I Giardini Di Mirò sanno essere alieni, glaciali, forse anche un po’ spaventati. “Il Fuoco” è un’impresa ardua, pericolosa, scivolosa. I sette brani che compongono la prima parte, “La Favilla”, vivono e si nutrono a distanza di sicurezza. Nascono come timide sonate da camera, ma piano piano si trasformano in sicure marce che quasi quasi, in un progressivo incedere, sembrano sfiorare uno strappo nervoso.
É “La Vampa”, probabilmente il capitolo più intenso e decisivo del trittico. Qui, i Giardini Di Mirò sono “Il Fuoco”, esplodono e si immergono senza tremare nell’onirica dimensione di una pellicola romantica e commovente. Superano la paura, superano se stessi in un rimescolamento di suoni dissonanti e al tempo stesso armonici: elettronica, chitarre, disturbi, batterie campionate, una sorta di noise post-atomico da far tremare, di gioia, le ginocchia. L’ultimo passetto prima della fine, il terzo episodio de “La Vampa” è puro dolore: disturbi elettrici di ogni sorta che si inseriscono tra i fraseggi di un violino lancinante e struggente.
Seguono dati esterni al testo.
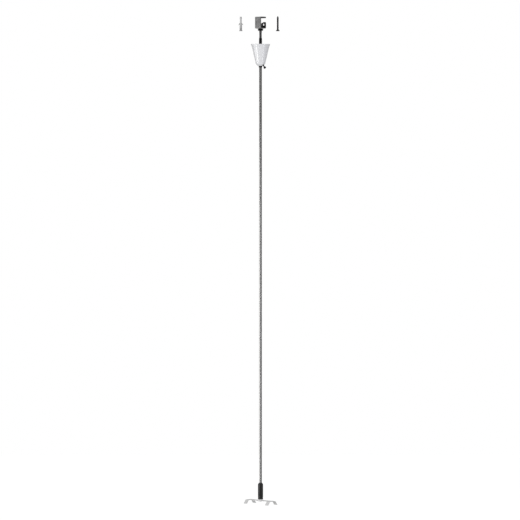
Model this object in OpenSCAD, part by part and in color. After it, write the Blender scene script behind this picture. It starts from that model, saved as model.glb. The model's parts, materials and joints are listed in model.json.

O forse è il contrario.
“La Cenere” è una paranoica marcia funebre, incentrata sulla batteria che scandisce insistentemente il tempo, in una sorta di terrificante e infinito lamento che si chiude in tripudio di spettrali sonorità elettroniche che piano a piano prendono il sopravvento e dipingono la fine con tinte sinistre.

Esperienza unica e irripetibile, “Il Fuoco“, è l’ennesima dimostrazione di forza e maestria da parte di una delle poche band che conserva ancora la fatale capacità di sorprendere, sempre e comunque.